Please HELP a newbie that should have never had plants in the first place but now that I have them lets see what we can do.
Thank you in advance for your assistance
PS If this is not the right forum could a msite moderator please relocate it.
RYY


----------



## RYY (Mar 9, 2005)

Further to that the problem I have been having aside from the denial and confusion is string algea, it is all over the glass, my rocks, my logs and collecting in and around all of my plants. What can be done in my situation to eliminate the algea? I just want my clean tank back!!!!
Please help
RYY


----------



## trenac (Jul 16, 2004)

1) Decrease lighting to 10 hours daily.
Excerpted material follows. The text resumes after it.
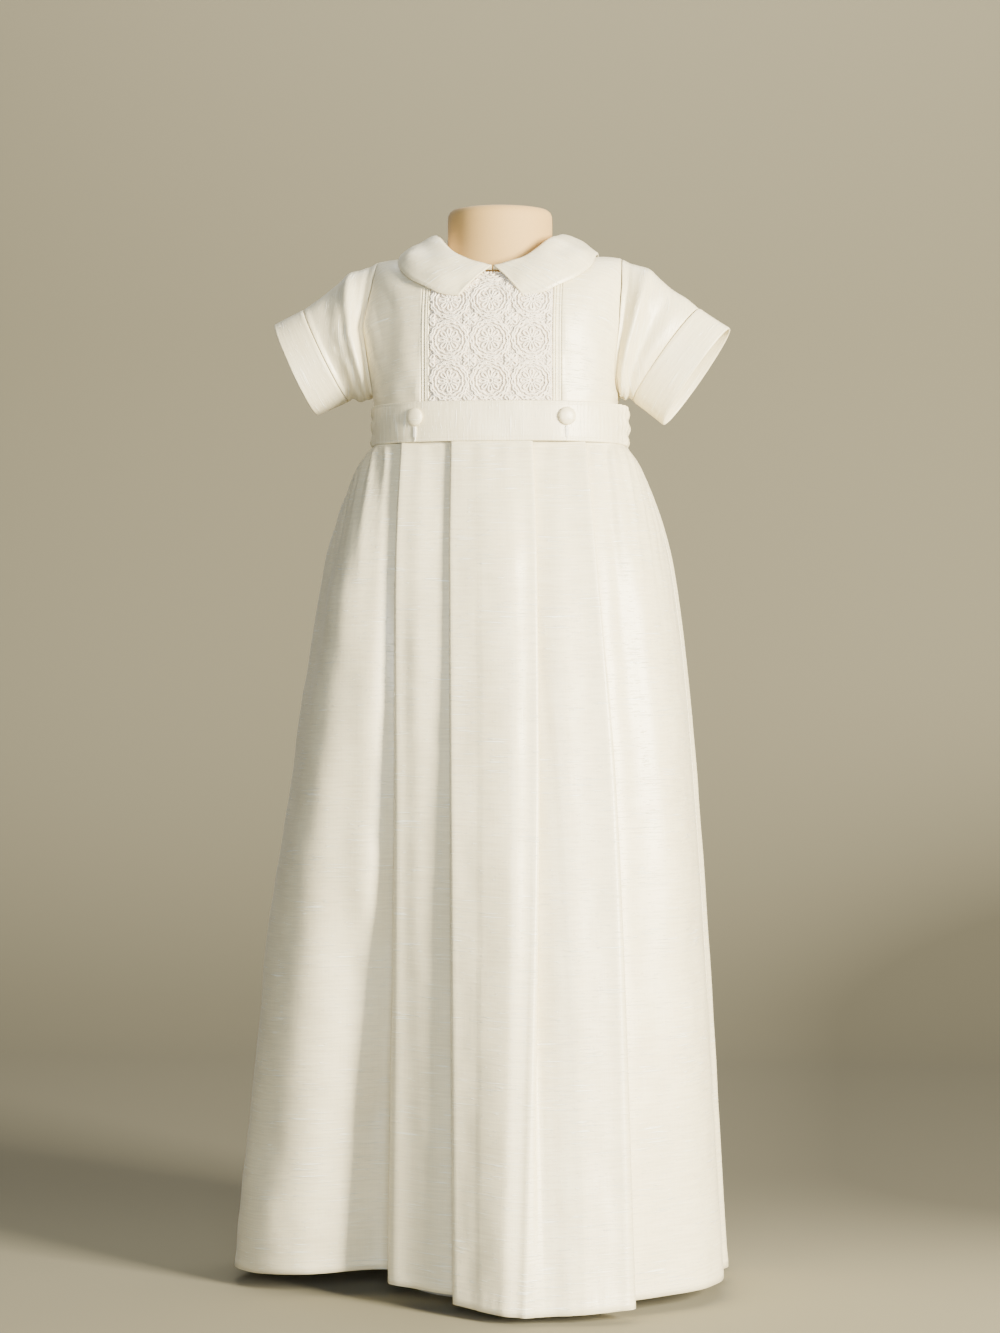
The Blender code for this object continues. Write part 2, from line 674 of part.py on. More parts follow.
def back_ring(z, side, count):
    """Half of the back cloth in plan at height z, from the side seam to the centre back."""
    name = "left" if side > 0 else "right"
    start = line_at(f"{name}_side", z)
    depth = at_height(BACK_DEPTHS, z)
    size = at_height(BACK_FLUTE_SIZE, z)
    half_width = abs(start[0])
    points = []
    for angle in np.linspace(0, math.pi / 2, 121):
        x = half_width * power_of(math.cos(angle), 0.86)
        y = start[1] + (depth - start[1]) * power_of(math.sin(angle), 0.86)
        points.append((side * x, y))
    even = resample(np.array(points), 8 * BACK_FLUTES)
    outwards = inward(even) * (-1 if side < 0 else 1) * -1
    share = np.linspace(0, 1, len(even))
    fade = np.minimum(1.0, np.minimum(share, 1 - share) * 8)
    wave = np.sin(share * math.pi * BACK_FLUTES + 0.4 * np.sin(5 * share)) * size * fade
    moved = resample(even + outwards * wave[:, None], count)
    side_height = HEM_HEIGHTS[f"{name}_side"]
    return with_heights(moved, [side_height, BACK_HEM_Z, BACK_HEM_Z])


def height_rows(ring_at, levels):
    """Rings from the waist to the hem, closer together below the waist."""
    rows = []
    for j in range(levels):
        share = (j / (levels - 1)) ** 1.35
        ring = ring_at(SKIRT_TOP_Z + (HEM_Z - SKIRT_TOP_Z) * share)
        heights = SKIRT_TOP_Z + (ring[:, 2] - SKIRT_TOP_Z) * share
        rows.append(np.column_stack([ring[:, :2], heights]))
    return rows


def make_skirt(finish):
    cloth("skirt_front", height_rows(skirt_front_ring, FLARE_LEVELS), CLOTH, finish)
    for name, side in (("left", 1), ("right", -1)):
        rows = height_rows(lambda z, side=side: back_ring(z, side, 25), BACK_LEVELS)
        rows = [row + (side * 0.2, 0.9, 0.0) for row in rows]
        cloth(f"skirt_back_{name}", rows, CLOTH, finish)


# The romper's lower half, hidden by the skirt


ROMPER_SECTIONS = (
    # z, half width, half depth
    (584.6, 78.5, 57.5),
    (565.0, 82.5, 60.5),
    (530.0, 88.0, 67.0),
    (485.0, 89.0, 69.0),
    (445.0, 86.0, 67.0),
)


def romper_rows(back):
    """A short bloomer with its crotch undone: a side seam each side and a tab in the middle."""
    rows = []
    for z, half_width, half_depth in ROMPER_SECTIONS:
        row = []
        for turn in np.linspace(-90, 90, 23):
            angle = math.radians(turn)
            x = half_width * power_of(math.sin(angle), 2 / PLAN_POWER)
            y = half_depth * power_of(math.cos(angle), 2 / PLAN_POWER) + SHOULDER_FLAT
            low = (584.6 - z) / (584.6 - 445.0)
            tab = 38.0 * low ** 3 * math.exp(-((x / 26.0) ** 4))
            row.append((x, y if back else -y, z - tab))
        rows.append(row)
    return rows


def make_romper_lower(finish):
    cloth("romper_lower_front", romper_rows(False), CLOTH, finish)
    cloth("romper_lower_back", romper_rows(True), CLOTH, finish)


# The dress form and its stand


FORM_SECTIONS = (
    # z, half width, half depth
    (440.0, 52.0, 36.0),
    (441.5, 62.0, 46.0),
    (448.0, 71.0, 54.0),
    (465.0, 78.0, 60.0),
    (500.0, 81.5, 63.0),
    (545.0, 79.5, 58.0),
    (584.0, 75.0, 53.5),
)
FORM_INSET = -BODICE_CLOTH - 2.5
FORM_NARROW = 0.965


def form_ring(points_at, count):
    """A closed ring from the front right round to the back, with matching front and back points."""
    turns = np.linspace(-90, 90, count)
    front = [points_at(t, False) for t in turns]
    back = [points_at(t, True) for t in turns[::-1][1:-1]]
    return front + back


def make_form(finish):
    count = 19
    rings = []
    for z, half_width, half_depth in FORM_SECTIONS:
        def at(turn, back, z=z, a=half_width, b=half_depth):
            angle = math.radians(turn)
            y = b * abs(math.cos(angle)) ** (2 / PLAN_POWER)
            return (a * power_of(math.sin(angle), 2 / PLAN_POWER), y if back else -y, z)
        rings.append(form_ring(at, count))
    for rise in (0.06, 0.22, 0.42, 0.52, 0.62, 0.72, 0.81, 0.89, 0.95):
        def at(turn, back, rise=rise):
            x, y, z = torso_point(turn, rise, FORM_INSET)
            y = min(0.0, y + SHOULDER_FLAT)
            return (x * FORM_NARROW, -y if back else y, z)
        rings.append(form_ring(at, count))
    rings = np.array(rings) * MM
    shape = bmesh.new()
    points = [[shape.verts.new(p) for p in ring] for ring in rings]
    size = len(points[0])
    for j in range(len(points) - 1):
        for i in range(size):
            k = (i + 1) % size
            shape.faces.new((points[j][i], points[j][k], points[j + 1][k], points[j + 1][i]))
    for ring, order in ((points[0], -1), (points[-1], 1)):
        for i in range(count - 1):
            corners = [ring[i], ring[i + 1], ring[(size - i - 1) % size], ring[(size - i) % size]]
            unique = list(dict.fromkeys(corners))
            shape.faces.new(unique[::order])
    mesh = bpy.data.meshes.new("form_body")
    shape.to_mesh(mesh)
    shape.free()
    mesh.shade_smooth()
    body = add_object("form_body", mesh, finish)
    neck = turned(
        "neck_blank",
        [
            (NECK_RADIUS - 5.0, NECK_TOP_Z), (NECK_RADIUS - 1.5, NECK_TOP_Z - 1.5),
            (NECK_RADIUS, NECK_TOP_Z - 5.0), (NECK_RADIUS, 722.0), (NECK_RADIUS + 1.5, 716.0),
            (NECK_RADIUS + 3.0, 710.0), (NECK_RADIUS + 3.0, 690.0),
        ],
        finish, steps=36, collection=cutters,
    )
    neck.hide_render = True
    neck.display_type = "WIRE"
    join = body.modifiers.new("neck", "BOOLEAN")
    join.operation = "UNION"
    join.object = neck
    return body


def make_stand(steel):
    turned(
        "stand_base",
        [
            (BASE_RADIUS - 1.5, BASE_THICK), (BASE_RADIUS, BASE_THICK - 1.5), (BASE_RADIUS, 0.0),
        ],
        steel, steps=48,
    )
    turned(
        "stand_pole",
        [
            (POLE_RADIUS, FORM_BOTTOM_Z - SEAM), (POLE_RADIUS, 32.0), (POLE_RADIUS + 5.0, 30.0),
            (POLE_RADIUS + 8.0, BASE_THICK + SEAM),
        ],
        steel, steps=24,
    )


def main():
    start_scene()
    shantung = material("shantung", WHITE, 0.5)
    lace_finish = material("lace", LACE_WHITE, 0.8)
    jersey = material("jersey", JERSEY, 0.85)
    steel = material("steel", STEEL, 0.35, 1.0)
    make_form(jersey)
    make_stand(steel)
    make_bodice(shantung, lace_finish)
    make_collar(shantung)
    make_sleeves(shantung)
    make_bands(shantung)
    make_buttons(shantung)
    make_skirt(shantung)
    make_romper_lower(shantung)


main()
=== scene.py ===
import math

import bpy
import numpy as np
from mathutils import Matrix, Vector


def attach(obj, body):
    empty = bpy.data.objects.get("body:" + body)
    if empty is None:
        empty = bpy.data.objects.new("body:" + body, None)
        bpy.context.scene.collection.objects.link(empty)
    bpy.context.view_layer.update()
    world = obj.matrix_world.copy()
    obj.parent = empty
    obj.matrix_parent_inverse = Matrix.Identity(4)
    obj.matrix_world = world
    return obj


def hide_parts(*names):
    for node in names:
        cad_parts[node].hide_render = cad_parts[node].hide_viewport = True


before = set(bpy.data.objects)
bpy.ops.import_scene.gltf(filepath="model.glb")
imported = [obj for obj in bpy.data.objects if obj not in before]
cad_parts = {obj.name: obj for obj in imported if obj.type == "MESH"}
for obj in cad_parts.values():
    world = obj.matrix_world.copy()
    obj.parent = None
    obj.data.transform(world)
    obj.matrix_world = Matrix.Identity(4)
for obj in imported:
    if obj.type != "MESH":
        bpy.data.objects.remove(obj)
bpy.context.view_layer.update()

# Lengths are millimetres until a mesh is made. The front faces -Y and the wearer's left is +X.
# On the bodice a turn is degrees from straight ahead, and a rise runs from the lower edge (0) to the
# crest of the shoulder (1).
MM = 0.001
BODY = "root"

HEM_Z = 8.0
BACK_HEM_Z = 9.0
SKIRT_TOP_Z = 584.2
BAND_BOTTOM_Z = 584.5
BAND_TOP_Z = 612.0
BODICE_BOTTOM_Z = 604.0
ARCH_Z = 650.0
SHOULDER_NECK_Z = 718.0
SHOULDER_TIP_DROP = 3.5
UNDERARM_Z = 620.0
NECK_TOP_Z = 750.0

WAIST_HALF_WIDTH = 86.5
CHEST_HALF_WIDTH = 89.0
HALF_DEPTH = 65.5
PLAN_POWER = 2.5
ARCH_POWER = 2.3
STRAIGHT_SHARE = 0.42
SHOULDER_TIP_X = 85.0
ARMHOLE_TURN = 70.0
ARMHOLE_ROUND = 0.3
SHOULDER_FLAT = 0.2

NECKLINE_HALF_WIDTH = 44.5
NECKLINE_FRONT = 47.0
NECKLINE_BACK = 45.0
COLLAR_SEAM_RADIUS = 43.6
COLLAR_SEAM_CLEAR = 0.9
COLLAR_CLEAR = 1.9
NECK_RADIUS = 36.5

LACE_HALF_WIDTH = 42.3
TUCK_OUTER_X = 48.0

BUTTON_RADIUS = 6.2
BUTTON_HEIGHT = 3.6
BUTTON_Z = 601.5
BUTTON_X = 52.0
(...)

Put on timer so lights come on and go off the same time ever day.

2) Add C02 injection.

3) Add a variety of algae eaters.

4) Add more fast growing plants.

5) Increase water changes to weekly.

6) Remove the charcoal.

To help more we need to know your water parameters?... PH, KH, N03, P04


----------



## apistaeasy (Jul 16, 2004)

Why do you say to remove the charcoal?


----------



## Zapins (Jul 28, 2004)

because its sucking chemicals out of the water which your plants each. i.e. its removing the fertilizers you are supposed to add to keep the plants healthy.


----------



## apistaeasy (Jul 16, 2004)

heh...duh...


----------



## apistaeasy (Jul 16, 2004)

good excuse to switch to peat moss!


----------